When I first read Samuel Beckett’s anguished cry (the title of this essay) from his seminal work, Waiting for Godot, the full implications of it didn’t really strike me, although it vaguely echoed Thoreau’s “lives of quiet desperation.” Since then my fascination with the so-called Theatre of the Absurd has offered insights into the world as I traveled across the globe, making more sense of what I saw than I cared to admit. Looking through literature I found those sentiments reflected in other works—the sacrifices of “scapegoated” heroic figures from Shakespearean and Greek tragedies seek transcendence from the desolation of the human condition; comedic structures attempt to reorder societies by changing the rhythms of the old world to fit the melodies of youth, exchanging a past for a new future that will in time become replete with similar characteristics that made the past so unpalatable! The tortuous cycle continues.

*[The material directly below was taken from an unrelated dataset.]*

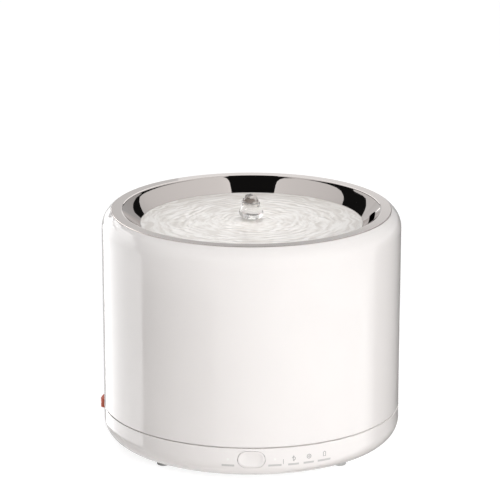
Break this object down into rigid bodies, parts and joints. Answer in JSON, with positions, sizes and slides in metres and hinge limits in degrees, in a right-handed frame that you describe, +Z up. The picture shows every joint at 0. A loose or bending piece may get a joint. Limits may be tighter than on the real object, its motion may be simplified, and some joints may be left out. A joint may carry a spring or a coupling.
{
  "type": "pet water fountain",
  "caption": "Round cordless drinking fountain: white battery base with a mode button, lift-off water tank, wirelessly driven pump, filter and polished steel drinking tray with a bubbling spout.",
  "frame": {"origin": "on the floor plane under the drum's axis; the charging socket's cover stands out at the left", "axes": "+Z up along the drum's axis, -Y the front with the mode button, +X to the viewer's right"},
  "size_m": [0.1985, 0.196, 0.1567],
  "materials": {
    "white_gloss": "gloss",
    "white_satin": "satin",
    "pump_grey": "satin",
    "dark_plastic": "satin",
    "coral_silicone": "matte",
    "grey_silicone": "matte",
    "clear_silicone": "satin",
    "polished_steel": "polished",
    "plain_steel": "satin",
    "copper_wire": "satin",
    "ferrite": "matte",
    "magnet": "satin",
    "core_steel": "satin",
    "circuit_board": "satin",
    "lamp_body": "satin",
    "clear_acrylic": "gloss",
    "cell_can": "satin",
    "float_foam": "matte",
    "shaft_ceramic": "satin",
    "activated_carbon": "matte",
    "filter_cotton": "matte"
  },
  "bodies": {
    "base": {"base_shell": "white_gloss", "base_deck": "white_satin", "base_gasket": "grey_silicone", "base_screws": "plain_steel", "foot_front_left": "grey_silicone", "foot_front_right": "grey_silicone", "foot_rear_left": "grey_silicone", "foot_rear_right": "grey_silicone", "control_board": "circuit_board", "mode_switch": "dark_plastic", "indicator_leds": "lamp_body", "light_guide_mode_left": "clear_acrylic", "light_guide_mode_right": "clear_acrylic", "light_guide_water": "clear_acrylic", "light_guide_filter": "clear_acrylic", "light_guide_battery": "clear_acrylic", "battery_cradle": "dark_plastic", "battery_cell_front": "cell_can", "battery_cell_rear": "cell_can", "power_board": "circuit_board", "charging_socket": "plain_steel", "drive_coil": "copper_wire", "coil_ferrite": "ferrite", "coil_carrier": "dark_plastic", "level_sensor": "dark_plastic"},
    "button": {"mode_button": "white_gloss", "switch_plunger": "dark_plastic"},
    "socket_cover": {"port_cover": "coral_silicone"},
    "tank": {"tank_shell": "white_gloss", "tank_floor": "white_gloss", "tank_ribs": "white_gloss", "float_post": "white_satin", "float_stop_cap": "white_satin"},
    "float": {"level_float": "float_foam", "float_magnet": "magnet"},
    "pump": {"receiver_cap": "pump_grey", "receiver_coil": "copper_wire", "receiver_ferrite": "ferrite", "receiver_board": "circuit_board", "receiver_housing": "pump_grey", "pump_housing": "pump_grey", "stator_core": "core_steel", "stator_coils": "copper_wire", "pump_back_plate": "pump_grey", "impeller_shaft": "shaft_ceramic", "pump_cover": "pump_grey", "riser_tube": "white_satin", "riser_seal": "clear_silicone"},
    "rotor": {"impeller": "white_satin", "rotor_magnet": "magnet"},
    "basket": {"filter_basket": "white_satin"},
    "cartridge": {"filter_case": "white_satin", "filter_carbon": "activated_carbon", "filter_pad": "filter_cotton", "filter_lid": "white_satin"},
    "tray": {"steel_tray": "polished_steel", "spout": "white_satin", "spout_seal": "clear_silicone", "spout_nut": "white_satin"}
  },
  "joints": [
    {"name": "mode_press", "type": "slide", "parent": "base", "child": "button", "axis": [0, 1, 0], "range_m": [0, 0.0008], "stiffness_N_per_m": 2500},
    {"name": "port_cover_pull", "type": "slide", "parent": "base", "child": "socket_cover", "axis": [-0.9848, 0.1736, 0], "range_m": [0, 0.012]},
    {"name": "tank_lift", "type": "slide", "parent": "base", "child": "tank", "axis": [0, 0, 1], "range_m": [0, 0.06]},
    {"name": "float_rise", "type": "slide", "parent": "tank", "child": "float", "axis": [0, 0, 1], "range_m": [0, 0.012]},
    {"name": "pump_lift", "type": "slide", "parent": "tank", "child": "pump", "axis": [0, 0, 1], "range_m": [0, 0.13]},
    {"name": "impeller_spin", "type": "hinge", "parent": "pump", "child": "rotor", "pos_m": [0, -0.0085, 0.0695], "axis": [1, 0, 0], "continuous": true},
    {"name": "basket_lift", "type": "slide", "parent": "pump", "child": "basket", "axis": [0, 0, 1], "range_m": [0, 0.06]},
    {"name": "cartridge_lift", "type": "slide", "parent": "basket", "child": "cartridge", "axis": [0, 0, 1], "range_m": [0, 0.06]},
    {"name": "tray_lift", "type": "slide", "parent": "cartridge", "child": "tray", "axis": [0, 0, 1], "range_m": [0, 0.06]}
  ]
}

These depictions offer only glimpses of hope as they strain against overwhelming realities. King Lear ends in a world as hopeless and barren as can be imagined, prompting Beckett to use the king and his fool metaphorically in Endgame, that entropic image of a world we have destroyed. For all his eternal optimism, Dickens’ brilliance lies in his excoriating portrayals of industrial London where little orphans were swallowed by rapacious thugs lurking in alleys and the trammels of England’s Courts of Chancery ensnared families for decades! Any journey through his pages cannot ignore the glowering pessimism of the nineteenth century and the crushing weight of factories and machines leading to disenchantment and inertia—Chekhov’s characters are unable to rise from their indolence and go to Moscow, preferring to yearn for what will never come, for longing is their raison d’etre, replacing vibrancy with torpor, banishing the cherry orchard to the lumber yard as commercialism and utility sweep away beauty and grace, false notions anyway, having been acquired on the backs of serfs and the underclass!

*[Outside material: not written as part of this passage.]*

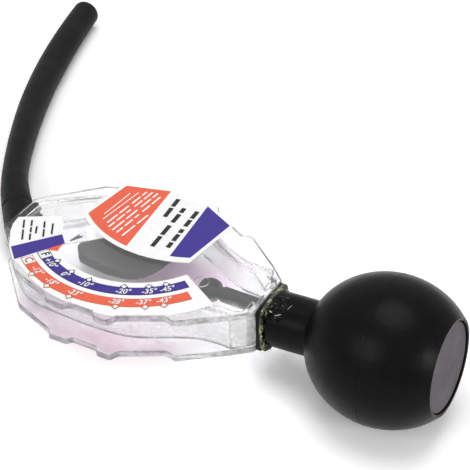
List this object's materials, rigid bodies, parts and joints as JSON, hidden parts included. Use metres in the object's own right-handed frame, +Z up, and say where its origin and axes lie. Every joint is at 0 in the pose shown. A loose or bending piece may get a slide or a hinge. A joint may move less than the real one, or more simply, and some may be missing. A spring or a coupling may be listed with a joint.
{
  "type": "antifreeze tester",
  "caption": "Dial antifreeze and coolant tester with a flat clear chamber, swinging float and pointer, black rubber bulb and rubber hose.",
  "frame": {"origin": "On the surface the tester lies on, under the middle of the tester's box without its hose.", "axes": "+X from the hose end to the bulb end, +Y across the plates to the title side, +Z up; the scale face looks up, tipped with the bulb end raised."},
  "size_m": [0.2503, 0.1861, 0.0526],
  "materials": {
    "clear_plastic": "clear, polished",
    "black_rubber": "satin black",
    "dull_rubber": "matt grey",
    "float_plastic": "matt dark grey",
    "tip_plastic": "matt near black",
    "pin_steel": "plain steel",
    "weight_brass": "plain brass",
    "label_film": "printed film in white, blue and orange",
    "set_glue": "clear yellow, glossy"
  },
  "bodies": {
    "tester_body": {"front_shell": "clear_plastic", "back_shell": "clear_plastic", "pivot_pin": "pin_steel", "inlet_nozzle": "black_rubber", "hose": "black_rubber", "bulb_plug": "black_rubber", "bulb": "black_rubber", "bulb_end_disc": "dull_rubber", "glue_bead": "set_glue", "scale_label": "label_film", "title_label": "label_film"},
    "float_assembly": {"float": "float_plastic", "float_weight": "weight_brass", "pointer_arm": "clear_plastic", "pointer_tip": "tip_plastic"}
  },
  "joints": [
    {"name": "float_swing", "type": "hinge", "parent": "tester_body", "child": "float_assembly", "pos_m": [-0.03141, 0.0132, 0.00931], "axis": [-0.0983, 0, 0.9952], "range_deg": [0, 100]}
  ]
}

The machines have changed, but the effects persist—digital technology, once hailed with the same enthusiasm as the industrial machinery of the nineteenth century, is viewed with growing suspicion as intrusive, leading to questions of privacy and loss of identity, reducing us to disembodied voices on answering machines or twitter feeds. The ability to stay in contact with a swath of people robs us of the desire to do so; if it’s always available it loses its urgency, without which we drift into isolation, cocooned by the minutiae of every day, paralyzed by the burden of trying to authenticate our existence.
We don’t purchase products any more—they buy us!! Walking through shopping aisles we are attacked by displays that scream for attention; row upon shiny row leer as we walk past, similar to walking through a jail cell corridor showered by abuse from inmates on either side. Under relentless pressure we succumb, reach out and grab one; maybe we even read the specifications on the container to delude ourselves into believing we made a wise choice. But the selection is quite random, for the plethora of available products deadens our ability to choose. With our identities eviscerated by years of slavery to the gods of marketing strategies, we don’t know who we are, much less what we really want. We are now on sale, possessed by our possessions—clothes, household products, food, holiday resorts, TV channels, movies, books, and everything else; we have to take what we are given. They choose us!

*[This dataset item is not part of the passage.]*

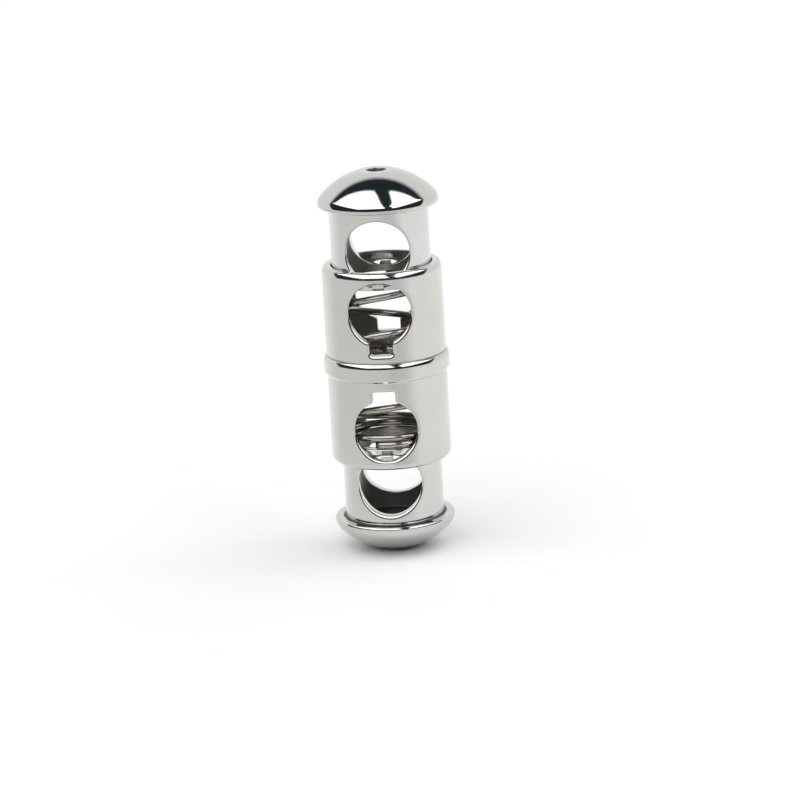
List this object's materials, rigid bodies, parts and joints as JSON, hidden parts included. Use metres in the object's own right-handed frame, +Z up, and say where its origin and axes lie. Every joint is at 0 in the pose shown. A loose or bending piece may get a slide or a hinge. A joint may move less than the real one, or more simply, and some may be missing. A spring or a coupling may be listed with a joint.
{
  "type": "cord lock",
  "caption": "Double-ended metal cord lock: a round two-shell barrel with cross holes, a sprung tube plunger in each end and a domed cap on each plunger.",
  "frame": {"origin": "centre of the small flat on the lower cap that the lock stands on", "axes": "+Z up along the barrel, cross holes along Y"},
  "size_m": [0.0126, 0.0126, 0.0386],
  "materials": {
    "barrel_plating": "bright nickel plate with a soft polish",
    "plunger_plating": "bright nickel plate",
    "cap_plating": "mirror nickel plate",
    "spring_wire": "drawn spring wire"
  },
  "bodies": {
    "barrel": {"barrel_upper_shell": "barrel_plating", "barrel_lower_shell": "barrel_plating", "spring": "spring_wire"},
    "upper_plunger": {"upper_plunger_tube": "plunger_plating", "upper_cap": "cap_plating"},
    "lower_plunger": {"lower_plunger_tube": "plunger_plating", "lower_cap": "cap_plating"}
  },
  "joints": [
    {"name": "upper_plunger_press", "type": "slide", "parent": "barrel", "child": "upper_plunger", "axis": [0, 0, -1], "range_m": [0, 0.00585], "stiffness_N_per_m": 900, "springref_m": -0.0015, "deforming": ["spring"]},
    {"name": "lower_plunger_press", "type": "slide", "parent": "barrel", "child": "lower_plunger", "axis": [0, 0, 1], "range_m": [0, 0.00585], "stiffness_N_per_m": 900, "springref_m": -0.0015, "deforming": ["spring"]}
  ]
}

There’s a moment in Ionesco’s Bald Soprano where the Smiths are discussing Bobby Watson’s death, reported in the newspaper; as the conversation proceeds we realize every single one of Bobby Watson’s relatives is named Bobby Watson. Of course, the amusing irony is that a couple named Smith is making this discovery. Keeping up with the Joneses (or Smiths) has turned us into Joneses, with the same houses, same clothes, and the same status updates. Look through the myriad photographs on Facebook and after a while the pictures of kids, families, and vacations devolve into endless cycles of sameness. We are all Bobby Watsons, interchangeable and alike, indistinguishable from one another, with nothing meaningful to say. Our political and social parties and FB profiles are vain attempts to distinguish us but very little there is unique.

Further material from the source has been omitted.